Exercise prompt: Extract, exactly as written, all lines of the material below from the line that includes "Recreate this object" through its last line.

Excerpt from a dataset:
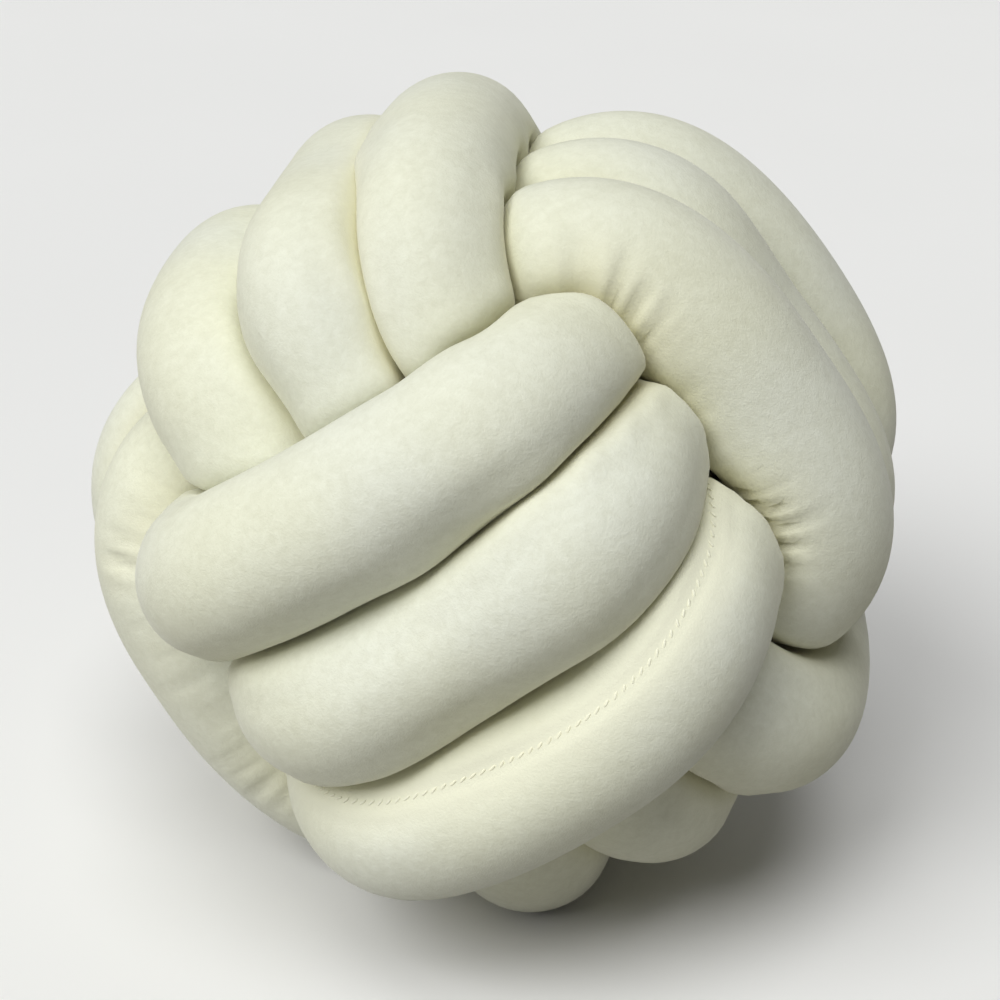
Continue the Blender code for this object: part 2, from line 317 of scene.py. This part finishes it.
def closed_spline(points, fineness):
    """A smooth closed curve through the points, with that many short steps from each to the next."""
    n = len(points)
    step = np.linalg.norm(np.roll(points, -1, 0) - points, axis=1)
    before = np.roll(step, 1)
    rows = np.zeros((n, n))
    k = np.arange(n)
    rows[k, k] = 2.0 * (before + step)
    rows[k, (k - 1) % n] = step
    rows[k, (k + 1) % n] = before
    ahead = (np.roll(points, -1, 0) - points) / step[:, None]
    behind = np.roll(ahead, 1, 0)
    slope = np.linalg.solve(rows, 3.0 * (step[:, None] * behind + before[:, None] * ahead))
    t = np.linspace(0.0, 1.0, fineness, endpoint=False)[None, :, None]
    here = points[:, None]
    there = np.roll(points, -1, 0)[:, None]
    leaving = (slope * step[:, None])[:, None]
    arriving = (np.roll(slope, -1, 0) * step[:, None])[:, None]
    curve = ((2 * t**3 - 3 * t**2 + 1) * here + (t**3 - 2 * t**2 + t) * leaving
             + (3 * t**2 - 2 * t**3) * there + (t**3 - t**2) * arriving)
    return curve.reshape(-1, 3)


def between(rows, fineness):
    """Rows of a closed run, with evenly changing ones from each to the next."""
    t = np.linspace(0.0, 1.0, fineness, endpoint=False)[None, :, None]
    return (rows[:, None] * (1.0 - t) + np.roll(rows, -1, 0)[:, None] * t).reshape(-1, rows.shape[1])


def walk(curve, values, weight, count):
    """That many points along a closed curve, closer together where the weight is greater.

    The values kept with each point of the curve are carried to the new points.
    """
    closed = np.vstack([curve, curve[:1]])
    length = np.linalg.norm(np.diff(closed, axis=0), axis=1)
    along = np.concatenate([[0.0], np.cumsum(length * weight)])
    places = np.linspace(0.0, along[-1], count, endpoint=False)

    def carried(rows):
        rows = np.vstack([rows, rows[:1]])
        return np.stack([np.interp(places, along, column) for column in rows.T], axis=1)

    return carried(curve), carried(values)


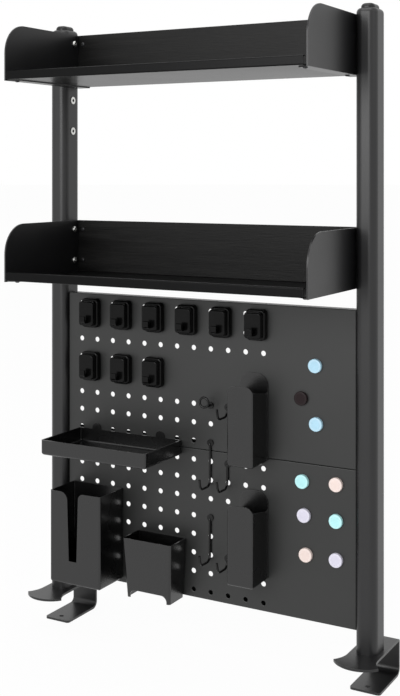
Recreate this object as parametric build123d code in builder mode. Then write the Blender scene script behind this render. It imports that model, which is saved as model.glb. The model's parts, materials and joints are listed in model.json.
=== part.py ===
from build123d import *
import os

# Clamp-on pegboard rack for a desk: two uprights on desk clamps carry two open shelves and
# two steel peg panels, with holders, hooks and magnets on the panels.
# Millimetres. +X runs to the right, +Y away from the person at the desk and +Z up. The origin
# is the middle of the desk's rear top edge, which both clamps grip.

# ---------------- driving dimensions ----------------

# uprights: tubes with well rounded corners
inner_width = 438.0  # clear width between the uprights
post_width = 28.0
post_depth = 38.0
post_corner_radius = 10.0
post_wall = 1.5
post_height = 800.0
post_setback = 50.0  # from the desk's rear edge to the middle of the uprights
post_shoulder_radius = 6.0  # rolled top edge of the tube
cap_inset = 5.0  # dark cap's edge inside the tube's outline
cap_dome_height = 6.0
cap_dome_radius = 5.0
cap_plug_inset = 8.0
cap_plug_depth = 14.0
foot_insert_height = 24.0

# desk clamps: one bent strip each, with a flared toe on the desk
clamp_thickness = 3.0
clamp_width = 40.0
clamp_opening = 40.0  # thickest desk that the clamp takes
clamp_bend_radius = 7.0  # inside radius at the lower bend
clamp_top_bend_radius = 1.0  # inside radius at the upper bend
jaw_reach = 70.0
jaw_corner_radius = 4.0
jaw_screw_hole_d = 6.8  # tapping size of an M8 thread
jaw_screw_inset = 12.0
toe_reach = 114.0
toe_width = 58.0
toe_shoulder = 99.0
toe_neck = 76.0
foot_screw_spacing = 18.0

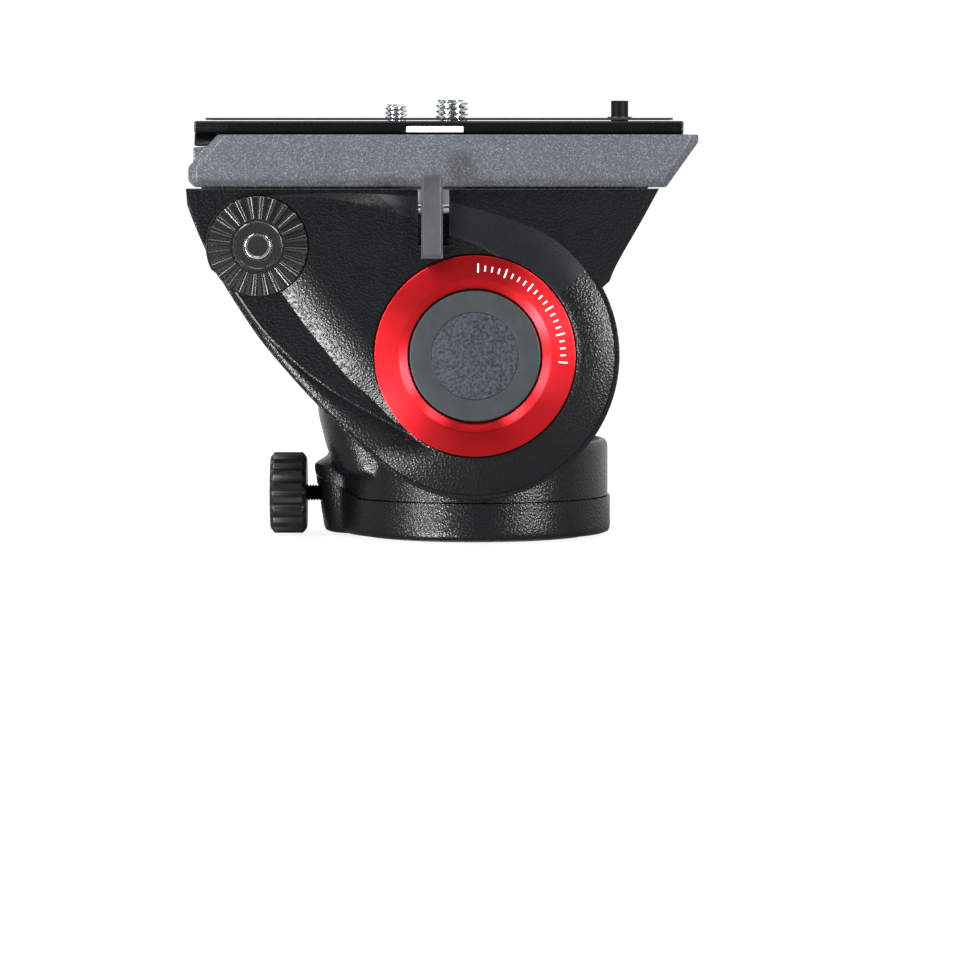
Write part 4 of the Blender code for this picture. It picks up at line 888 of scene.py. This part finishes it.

Output for this exercise:
Recreate this object as parametric build123d code in builder mode. Then write the Blender scene script behind this render. It imports that model, which is saved as model.glb. The model's parts, materials and joints are listed in model.json.
=== part.py ===
from build123d import *
import os

# Clamp-on pegboard rack for a desk: two uprights on desk clamps carry two open shelves and
# two steel peg panels, with holders, hooks and magnets on the panels.
# Millimetres. +X runs to the right, +Y away from the person at the desk and +Z up. The origin
# is the middle of the desk's rear top edge, which both clamps grip.

# ---------------- driving dimensions ----------------

# uprights: tubes with well rounded corners
inner_width = 438.0  # clear width between the uprights
post_width = 28.0
post_depth = 38.0
post_corner_radius = 10.0
post_wall = 1.5
post_height = 800.0
post_setback = 50.0  # from the desk's rear edge to the middle of the uprights
post_shoulder_radius = 6.0  # rolled top edge of the tube
cap_inset = 5.0  # dark cap's edge inside the tube's outline
cap_dome_height = 6.0
cap_dome_radius = 5.0
cap_plug_inset = 8.0
cap_plug_depth = 14.0
foot_insert_height = 24.0

# desk clamps: one bent strip each, with a flared toe on the desk
clamp_thickness = 3.0
clamp_width = 40.0
clamp_opening = 40.0  # thickest desk that the clamp takes
clamp_bend_radius = 7.0  # inside radius at the lower bend
clamp_top_bend_radius = 1.0  # inside radius at the upper bend
jaw_reach = 70.0
jaw_corner_radius = 4.0
jaw_screw_hole_d = 6.8  # tapping size of an M8 thread
jaw_screw_inset = 12.0
toe_reach = 114.0
toe_width = 58.0
toe_shoulder = 99.0
toe_neck = 76.0
foot_screw_spacing = 18.0

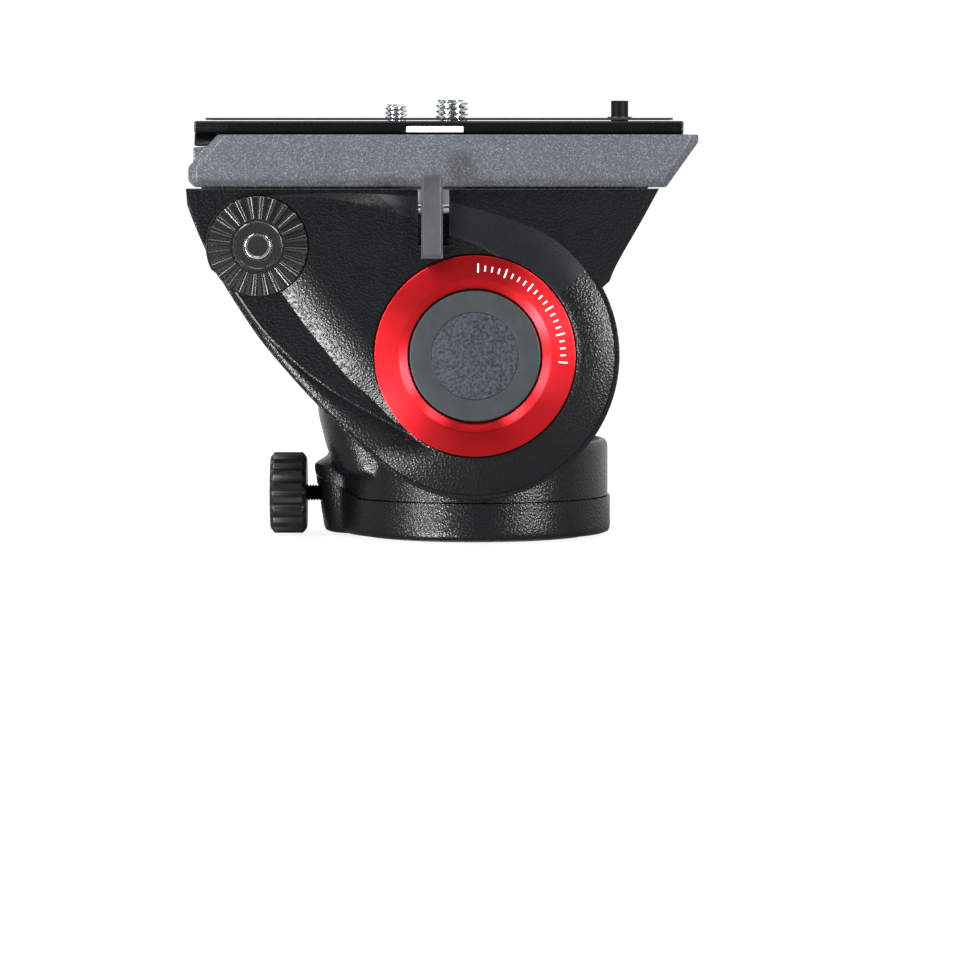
Write part 4 of the Blender code for this picture. It picks up at line 888 of scene.py. This part finishes it.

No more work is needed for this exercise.